§ **Aim**
Copy exactly the lines from the start of the data below through the one that carries "# faces -Y.", and only those.

** begin Source excerpt **

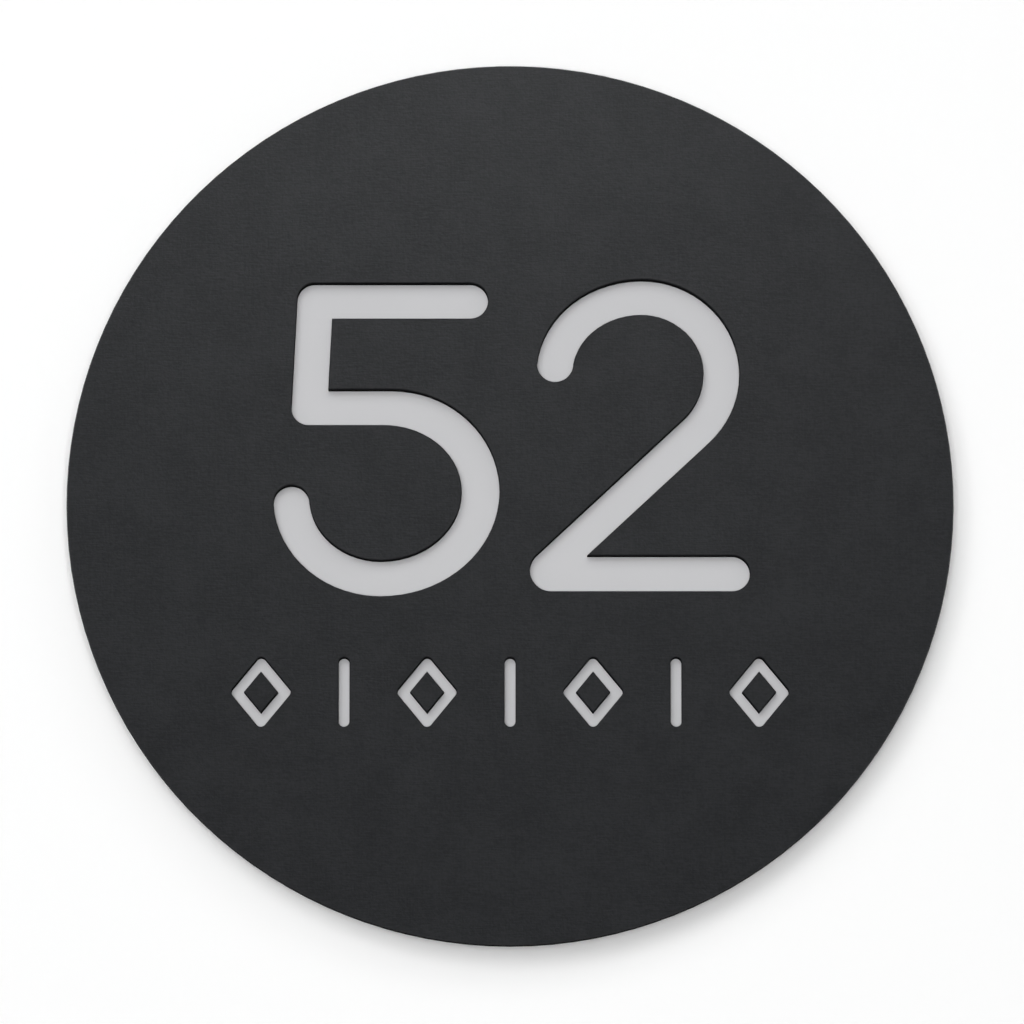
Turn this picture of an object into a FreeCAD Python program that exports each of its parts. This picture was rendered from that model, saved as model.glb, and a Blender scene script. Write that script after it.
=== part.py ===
import FreeCAD, Part
import math
import os

# Round house number plaque, in millimetres. It stands upright in the XZ plane with +Z up and
# faces -Y. The origin is the middle of the disc, on the wall that the sleeves stand against.

# Stack of sheets, from the wall out
stand_off = 10.0
backing_thickness = 3.0
face_thickness = 5.0

# Discs
face_diameter = 300.0
backing_inset = 9.0
edge_bevel = 0.3

# Numerals, with their base counted from the middle of the disc
digit_base = -30.07
digit_height = 105.3

# Numerals as drawn, on a grid that counts up from their base and across from the middle of the disc
drawn_height = 1000
stroke = 115.5

# Digit five: a bar, a leaning stem, and a bowl that ends in a hook
five_bar_right = -71
five_stem_middle = -637
five_stem_lean = 2.9
five_corner = 56
five_waist = 596
five_bowl_drop = 16
five_bowl_start_outside = -381
five_bowl_start_inside = -406
five_bowl_right = -34
five_bowl_side_stroke = 121.5
five_bowl_widest = 324
five_bowl_lowest = -415
five_bowl_left = -761
five_hook_turn = 304
five_hook_end = 285

# Digit two: a crook, a slope down to the foot, and a bar
two_crown_rise = 12
two_crown = 423
two_widest = 706
two_left = 85
two_right = 738
two_turn_bottom = 396
two_slope_stroke = 109
two_hook_end = 737
two_slope = 42.95
two_bar_right = 770
two_foot_corner = 68

# Band of small cut-outs under the numerals: lozenge outlines with upright bars between them
band_count = 7
band_pitch = 28.0
band_middle = -64.3
band_height = 23.5
band_stroke = 3.7
lozenge_width = 20.0

# Studs and sleeves on the back
stud_count = 4
stud_circle = 240.0
stud_first_angle = 45.0
stud_diameter = 5.0
stud_reach = 34.0
stud_tip_chamfer = 0.8
weld_flange_diameter = 6.5
weld_flange_thickness = 0.8
sleeve_diameter = 12.0
sleeve_bore_clearance = 0.5

# Places that follow from the sizes
backing_rear_y = -stand_off
backing_front_y = backing_rear_y - backing_thickness
face_front_y = backing_front_y - face_thickness
grid_unit = digit_height / drawn_height
cut_overrun = 1.0
same_place = 1e-6

RIGHT = FreeCAD.Vector(1, 0, 0)
UP = FreeCAD.Vector(0, 0, 1)
TO_FRONT = FreeCAD.Vector(0, -1, 0)
TO_WALL = FreeCAD.Vector(0, 1, 0)


def point(x, z):
    """Point of an outline, which is drawn in the plane of the wall."""
    return FreeCAD.Vector(x, 0, z)


def sloping(degrees):
    """Unit vector in that plane, counted from +X towards +Z."""
    angle = math.radians(degrees)
    return point(math.cos(angle), math.sin(angle))


class Oval:
    """Ellipse with upright axes. Its angles count from +X towards +Z."""

    def __init__(self, center, half_width, half_height):
        self.center = center
        self.half_width = half_width
        self.half_height = half_height

    def at(self, degrees):
        angle = math.radians(degrees)
        across = self.half_width * math.cos(angle)
        up = self.half_height * math.sin(angle)
        return self.center + point(across, up)

    def stretch(self, first, last):
        """Edge from one angle to a larger one. The curve counts from its longer axis."""
        axis = 90 if self.half_height > self.half_width else 0
        curve = Part.Ellipse(self.at(axis), self.at(axis + 90), self.center)
        return Part.ArcOfEllipse(curve, math.radians(first - axis), math.radians(last - axis)).toShape()

    def left_angle(self, z):
        """Angle of the point on the left half at this height."""
        return 180 - math.degrees(math.asin((z - self.center.z) / self.half_height))

    def tangent_angle(self, slope):
        """Angle of the point, low on the right, where the curve runs at this slope."""
        steepness = math.tan(math.radians(slope))
        return -math.degrees(math.atan(self.half_height / (self.half_width * steepness)))


def straight(start, end):
    return Part.LineSegment(start, end).toShape()


def round_end(start, end, outward):
    """Half circle from one side of a stroke to the other."""
    middle = (start + end) * 0.5
    tip = middle + outward * ((end - start).Length / 2)
    return Part.Arc(start, tip, end).toShape()


def rounded_corner(before, tip, after, radius):
    """Arc that rounds a corner, as its first point, its edge and its last point."""
    back = (before - tip).normalize()
    onward = (after - tip).normalize()
    half_angle = back.getAngle(onward) / 2
    start = tip + back * (radius / math.tan(half_angle))
    end = tip + onward * (radius / math.tan(half_angle))
    inward = (back + onward).normalize()
    middle = tip + inward * (radius / math.sin(half_angle) - radius)
    return start, Part.Arc(start, middle, end).toShape(), end


def square_to(direction):
    """The direction turned by a right angle, clockwise as seen with +X to the right."""
    return point(direction.z, -direction.x)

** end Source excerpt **

§ **The response**
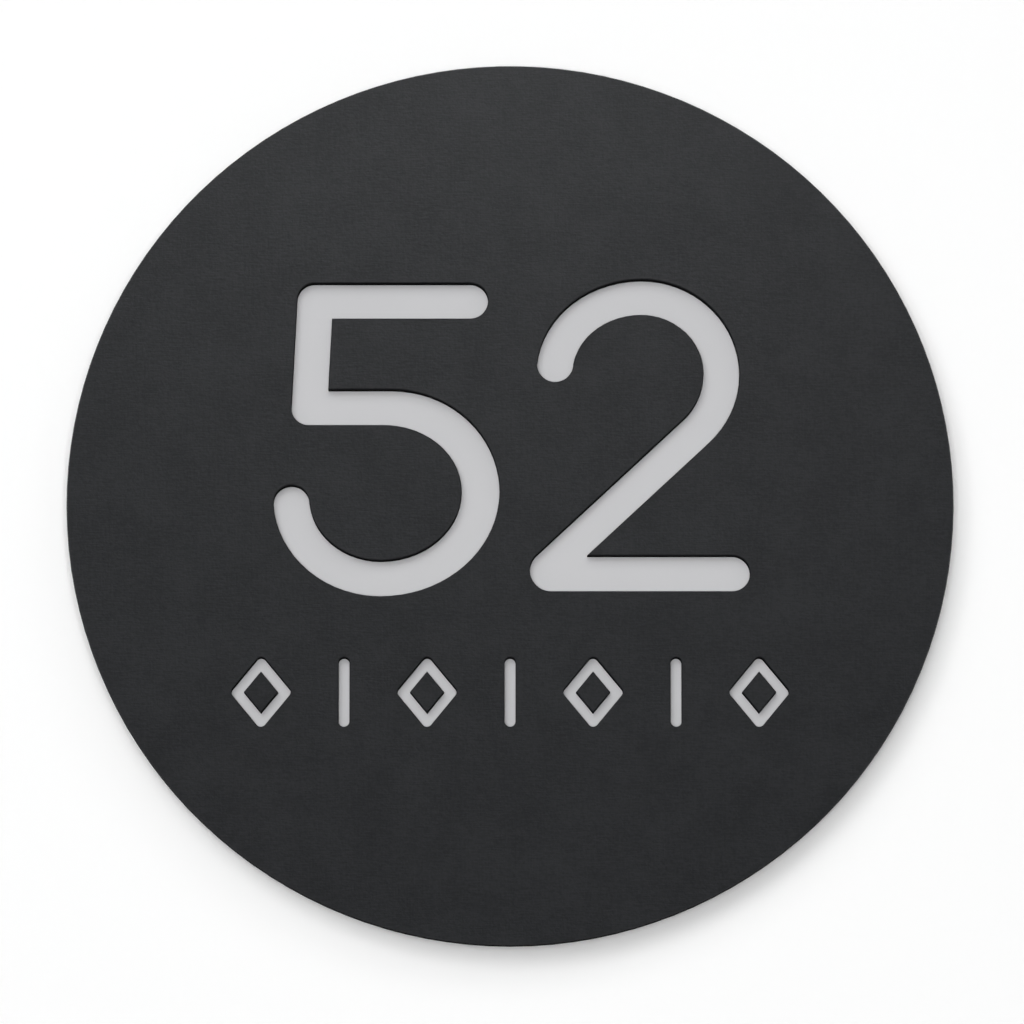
Turn this picture of an object into a FreeCAD Python program that exports each of its parts. This picture was rendered from that model, saved as model.glb, and a Blender scene script. Write that script after it.
=== part.py ===
import FreeCAD, Part
import math
import os

# Round house number plaque, in millimetres. It stands upright in the XZ plane with +Z up and
# faces -Y. The origin is the middle of the disc, on the wall that the sleeves stand against.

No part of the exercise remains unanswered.